# Grab-Bag of Fish 9/6



## iJabo (Jul 6, 2013)

We made bait and headed to our AJ spot around 9am. Was running about 40 knots on some slick water- it was great!

First drop yields a nice 38 inch amberjack on our live bait. We tried jigging… lost a few, caught a few shorts and somehow caught a tilefish in 280 feet of water on a jig.

After that, one of our live bait gets smoked by a wahoo right below the boat. This fish got me to the mono backing on my reel in a hurry- we never saw it though since he chewed through our leader, but it must have been a grown one.

We were having trouble getting any more legal sized AJs, so we decided to troll. Almost immediate have a white marlin sailfish dancing 100 yards behind the boat, I will try to upload video later. He gave us a good show. After that we caught a pretty decent Mahi before making it to our next spot.

There we got into a decent scamp bite when one of our live bait combos gets hammered. We were thinking it was a scamp that got sharked, but as it neared the boat, we realized it was a tuna. A slob of a blackfin that made for a nice surprise.

Overall, one of the better days this year, especially the huge variety that God enabled us to catch.



































Sent from my iPhone using Tapatalk


----------



## Mac1528 (Mar 24, 2012)

Some good eats there, thanks for sharing. 

Sent from my moto e5 supra using Tapatalk


----------



## Boardfeet (Sep 27, 2007)

Slob black fin!
Thanks for posting.
Nice to see fishing reports on the fishing forum from time to time.


----------



## iJabo (Jul 6, 2013)

Boardfeet said:


> Slob black fin!
> Thanks for posting.
> Nice to see fishing reports on the fishing forum from time to time.

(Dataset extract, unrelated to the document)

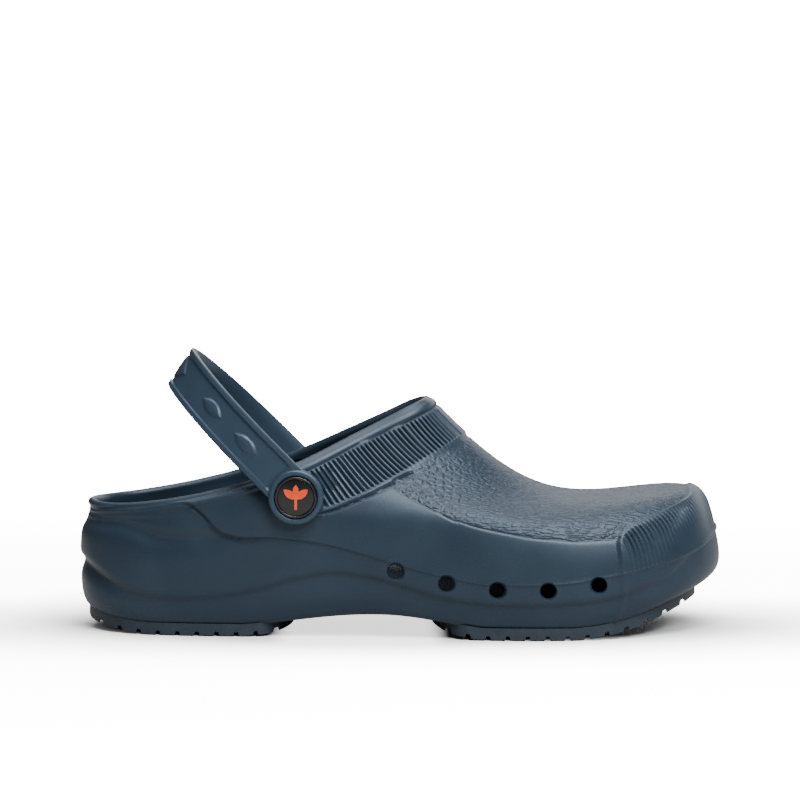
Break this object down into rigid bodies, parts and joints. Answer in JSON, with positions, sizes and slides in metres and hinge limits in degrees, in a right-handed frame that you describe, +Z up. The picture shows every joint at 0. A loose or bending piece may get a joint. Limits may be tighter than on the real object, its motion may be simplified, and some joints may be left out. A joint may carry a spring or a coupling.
{
  "type": "garden clog",
  "caption": "Closed-toe slip-on rubber clog with vented sides, ribbed collar, removable insole, lugged outsole pads and a heel strap that swivels on two rivets.",
  "frame": {"origin": "on the ground, under the centre of the bounding box", "axes": "+X from heel to toe, +Y to the inner side of the foot, +Z up from the ground"},
  "size_m": [0.2848, 0.1083, 0.1245],
  "materials": {
    "body_rubber": "satin moulded rubber, pebbled on the vamp and ribbed round the collar and toe",
    "insole_foam": "matt dimpled foam rubber",
    "outsole_rubber": "matt dark tread rubber",
    "strap_rubber": "satin moulded rubber with raised borders and lens-shaped bumps",
    "rivet_plastic": "satin moulded plastic",
    "badge_plastic": "glossy black insert",
    "emblem_ink": "raised orange print"
  },
  "bodies": {
    "clog": {"clog_body": "body_rubber", "insole": "insole_foam", "heel_outsole": "outsole_rubber", "forefoot_outsole": "outsole_rubber", "lateral_rivet_button": "rivet_plastic", "lateral_rivet_snap": "rivet_plastic", "lateral_badge": "badge_plastic", "lateral_emblem": "emblem_ink", "medial_rivet_button": "rivet_plastic", "medial_rivet_snap": "rivet_plastic", "medial_badge": "badge_plastic", "medial_emblem": "emblem_ink"},
    "strap": {"heel_strap": "strap_rubber"}
  },
  "joints": [
    {"name": "strap_swivel", "type": "hinge", "parent": "clog", "child": "strap", "pos_m": [-0.0447, 0, 0.0623], "axis": [0, 1, 0], "range_deg": [-32, 96]}
  ]
}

You're telling me- reports seem to have gone by the wayside in the past year or so.


----------



## Joe Sixpack (Jul 30, 2011)

Was that yesterday (Monday)? Looks bathtub smooth, there was a little bit of swell and chop on Sunday but not bad running.


----------



## silverking (Feb 11, 2010)

Thanks for sharing a report. Nice day! 

You might mention to the photographer(s) to be mindful of the background. The blackfin looks like it was caught off the Titanic before it went down and the dolphin angler has a weird prong sticking out his head (gaff). Not being critical, just mentioning things that will make good shots even more memorable and frame-worthy.

Enjoy the steaks of your labor.


----------



## iJabo (Jul 6, 2013)

Some shots of the white marlin sailfish. I think he was free jumping in all of these shots.


----------



## Lipz (Mar 19, 2013)

Great day and report, thanks for sharing!


----------



## silverking (Feb 11, 2010)

Great shots of the white.


----------



## SurfRidr (Apr 24, 2012)

Very nice!


----------



## iJabo (Jul 6, 2013)

Finally got a video report edited and uploaded. Please forgive the click-bait title, I have to compete with these fishing YouTubers somehow! Hope you guys enjoy!


----------



## jack2 (Mar 19, 2010)

great vid. enjoyed every minute.
jack


----------



## specktackler57 (May 15, 2011)

Nice jod and great video.


----------



## iJabo (Jul 6, 2013)

Hoping to share this little fishing hobby of mine with more people, so I really enjoy the video making process. Glad you guys enjoyed it.


----------